Power-Efficient Adaptable Wireless Sensor Networks

Wireless sensor networks represent a new data collection paradigm in which adaptability plays an important role. Typical sensor network scenarios involve scattering a large number of wireless nodes from an aircraft across an area of interest. The nodes then form a network through which collected data is routed to a base station. Adaptation is necessary to deal with the unpredictable network topologies that result from sensor node scatters and to manage resources (energy in particular) efficiently in response to changing conditions and requirements. The hardware flexibility required for dynamic adaptation is traditionally achieved with software- based processors or field programmable gate arrays (FPGAs), both of which come with significant energy, area and performance costs when compared to application-specific integrated circuits (ASICs).
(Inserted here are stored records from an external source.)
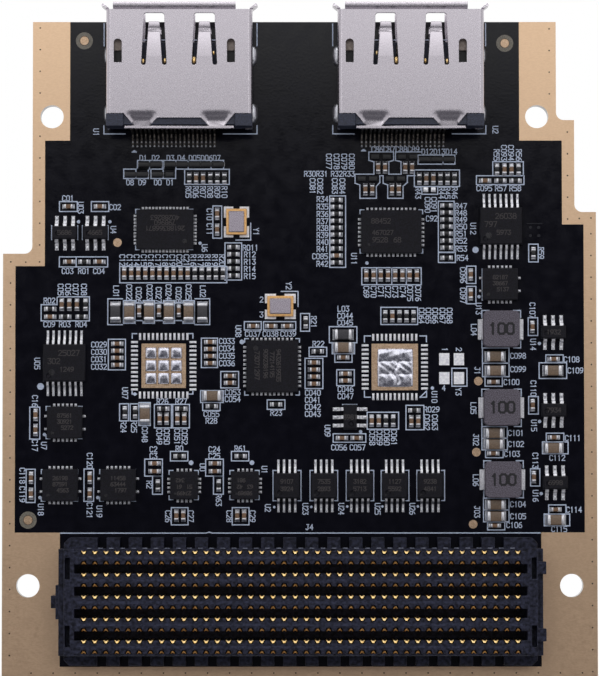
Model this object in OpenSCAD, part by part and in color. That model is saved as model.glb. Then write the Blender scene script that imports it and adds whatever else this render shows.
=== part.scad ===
// Video mezzanine module: a small circuit board with two video sockets along its front edge,
// a ten-row board-to-board connector along its rear edge, and chips between them.
// X runs across the board, Y from the rear edge to the sockets, Z up from the component face.
// The origin lies midway between the two rear standoff holes, on the component face.

/* [Board] */
// Width of the wide rear part
board_w = 69; // [69:0.5:74]
// Length from the rear edge to the front edge
board_l = 76.5; // [76.5:0.5:82]
// Thickness of the laminate
board_t = 1.6; // [1.2:0.1:2.4]
// Distance that the left edge steps in, in front
left_step_in = 3.4; // [2.5:0.1:3.6]
// Distance that the right edge steps in, in front
right_step_in = 4.6; // [4:0.1:4.8]
// Distance that the right edge has stepped in along its middle stretch
right_mid_step_in = 2.5; // [1.5:0.1:3.4]
// Length of the narrow part on the left
left_step_l = 27.1; // [26:0.1:29]
// Length of the narrow part on the right
right_step_l = 11.5; // [10.5:0.1:12.5]
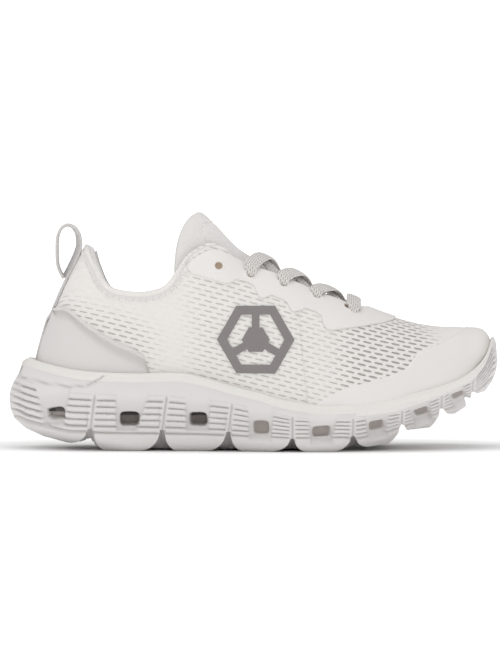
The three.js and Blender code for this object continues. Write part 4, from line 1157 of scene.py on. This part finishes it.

We therefore introduce a small- scale reconfigurable design technique that minimizes these costs by efficiently integrating small amounts of application- specific reconfigurable logic within primarily fixed-logic circuitry. This technique provides the flexibility necessary for the adaptations required of wireless sensor networks without the penalties associated with processors and FPGAs. This paper makes the case for small-scale reconfigurability by investigating several different types of adaptation in wireless sensor network applications that allow applications to deal with unpredictable network topologies and tradeoff between network longevity and fidelity, security and latency.